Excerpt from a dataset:
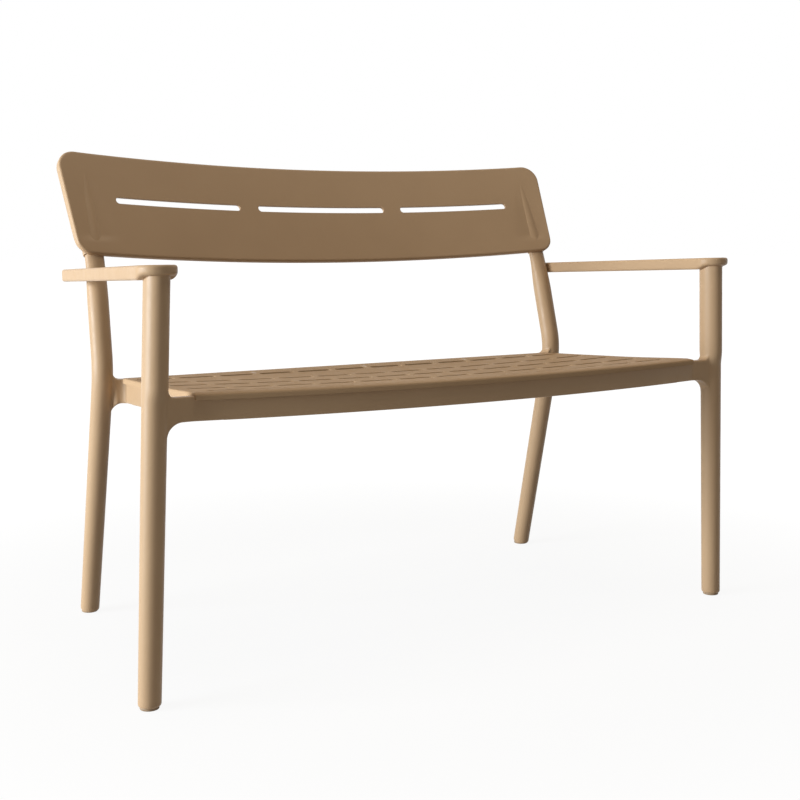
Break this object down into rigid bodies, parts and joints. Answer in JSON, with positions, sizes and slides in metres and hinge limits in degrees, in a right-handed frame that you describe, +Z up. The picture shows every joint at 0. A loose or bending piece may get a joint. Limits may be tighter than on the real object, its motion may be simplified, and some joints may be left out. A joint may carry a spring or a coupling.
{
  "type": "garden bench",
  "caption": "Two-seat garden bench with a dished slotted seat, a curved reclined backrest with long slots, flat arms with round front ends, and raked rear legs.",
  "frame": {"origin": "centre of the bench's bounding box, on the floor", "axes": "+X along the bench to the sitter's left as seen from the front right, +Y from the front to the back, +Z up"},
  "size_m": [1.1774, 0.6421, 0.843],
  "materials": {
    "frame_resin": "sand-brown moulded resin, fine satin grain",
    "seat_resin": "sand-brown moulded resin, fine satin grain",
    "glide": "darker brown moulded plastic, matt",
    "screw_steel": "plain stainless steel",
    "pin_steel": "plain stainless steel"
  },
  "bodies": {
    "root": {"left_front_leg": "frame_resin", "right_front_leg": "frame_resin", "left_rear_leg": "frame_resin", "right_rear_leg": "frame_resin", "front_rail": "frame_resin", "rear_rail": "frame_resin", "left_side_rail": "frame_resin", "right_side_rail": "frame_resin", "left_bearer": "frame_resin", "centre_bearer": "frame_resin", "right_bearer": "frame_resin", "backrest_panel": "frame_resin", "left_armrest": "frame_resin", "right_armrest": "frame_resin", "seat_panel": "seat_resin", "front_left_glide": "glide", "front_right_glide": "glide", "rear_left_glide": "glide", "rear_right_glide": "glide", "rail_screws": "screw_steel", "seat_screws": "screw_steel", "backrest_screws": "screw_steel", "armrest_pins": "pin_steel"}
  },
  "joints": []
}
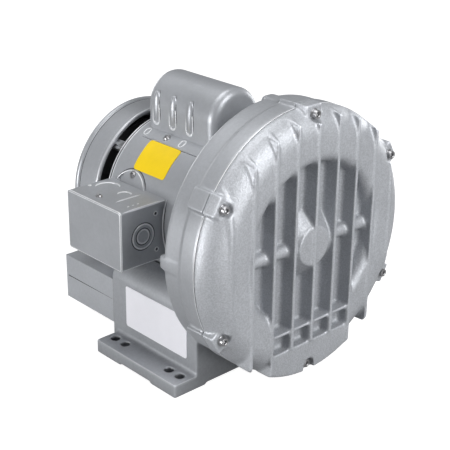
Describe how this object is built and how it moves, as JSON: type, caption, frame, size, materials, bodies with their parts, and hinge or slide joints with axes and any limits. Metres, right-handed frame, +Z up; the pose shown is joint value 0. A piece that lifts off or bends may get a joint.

*WORK TO BE COMPLETED*. Repeat every entry exactly, please.

*RESULT OF THIS EXERCISE*.
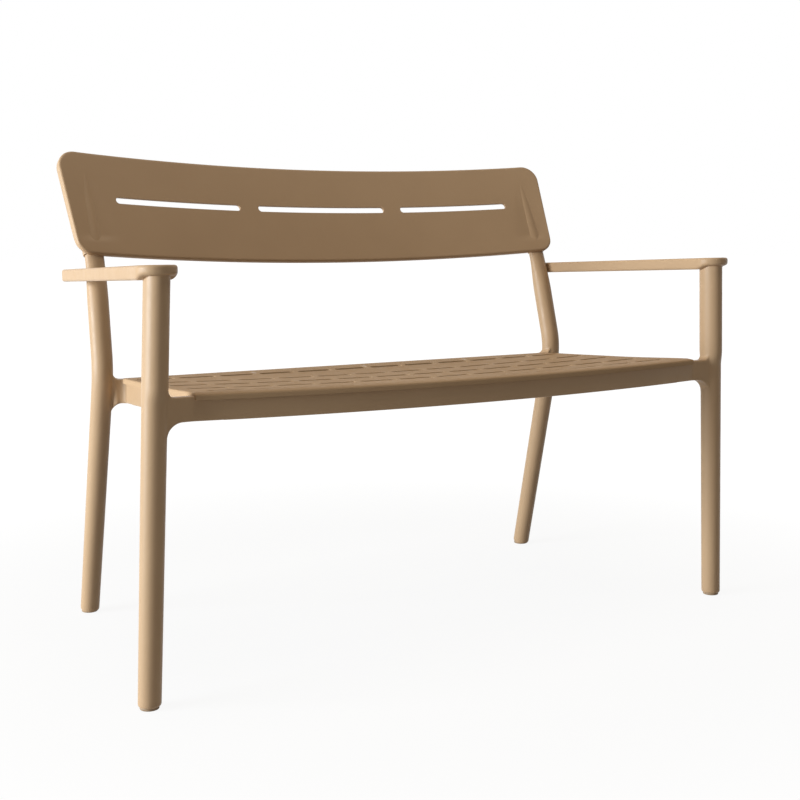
Break this object down into rigid bodies, parts and joints. Answer in JSON, with positions, sizes and slides in metres and hinge limits in degrees, in a right-handed frame that you describe, +Z up. The picture shows every joint at 0. A loose or bending piece may get a joint. Limits may be tighter than on the real object, its motion may be simplified, and some joints may be left out. A joint may carry a spring or a coupling.
{
  "type": "garden bench",
  "caption": "Two-seat garden bench with a dished slotted seat, a curved reclined backrest with long slots, flat arms with round front ends, and raked rear legs.",
  "frame": {"origin": "centre of the bench's bounding box, on the floor", "axes": "+X along the bench to the sitter's left as seen from the front right, +Y from the front to the back, +Z up"},
  "size_m": [1.1774, 0.6421, 0.843],
  "materials": {
    "frame_resin": "sand-brown moulded resin, fine satin grain",
    "seat_resin": "sand-brown moulded resin, fine satin grain",
    "glide": "darker brown moulded plastic, matt",
    "screw_steel": "plain stainless steel",
    "pin_steel": "plain stainless steel"
  },
  "bodies": {
    "root": {"left_front_leg": "frame_resin", "right_front_leg": "frame_resin", "left_rear_leg": "frame_resin", "right_rear_leg": "frame_resin", "front_rail": "frame_resin", "rear_rail": "frame_resin", "left_side_rail": "frame_resin", "right_side_rail": "frame_resin", "left_bearer": "frame_resin", "centre_bearer": "frame_resin", "right_bearer": "frame_resin", "backrest_panel": "frame_resin", "left_armrest": "frame_resin", "right_armrest": "frame_resin", "seat_panel": "seat_resin", "front_left_glide": "glide", "front_right_glide": "glide", "rear_left_glide": "glide", "rear_right_glide": "glide", "rail_screws": "screw_steel", "seat_screws": "screw_steel", "backrest_screws": "screw_steel", "armrest_pins": "pin_steel"}
  },
  "joints": []
}
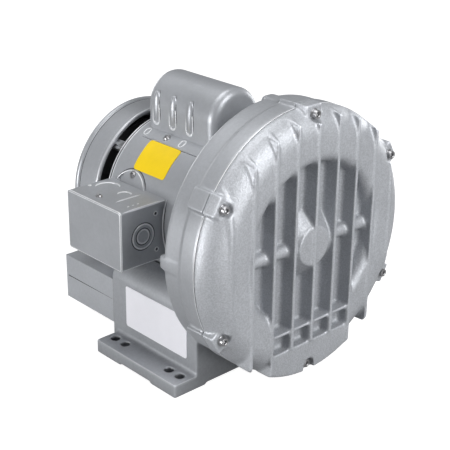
Describe how this object is built and how it moves, as JSON: type, caption, frame, size, materials, bodies with their parts, and hinge or slide joints with axes and any limits. Metres, right-handed frame, +Z up; the pose shown is joint value 0. A piece that lifts off or bends may get a joint.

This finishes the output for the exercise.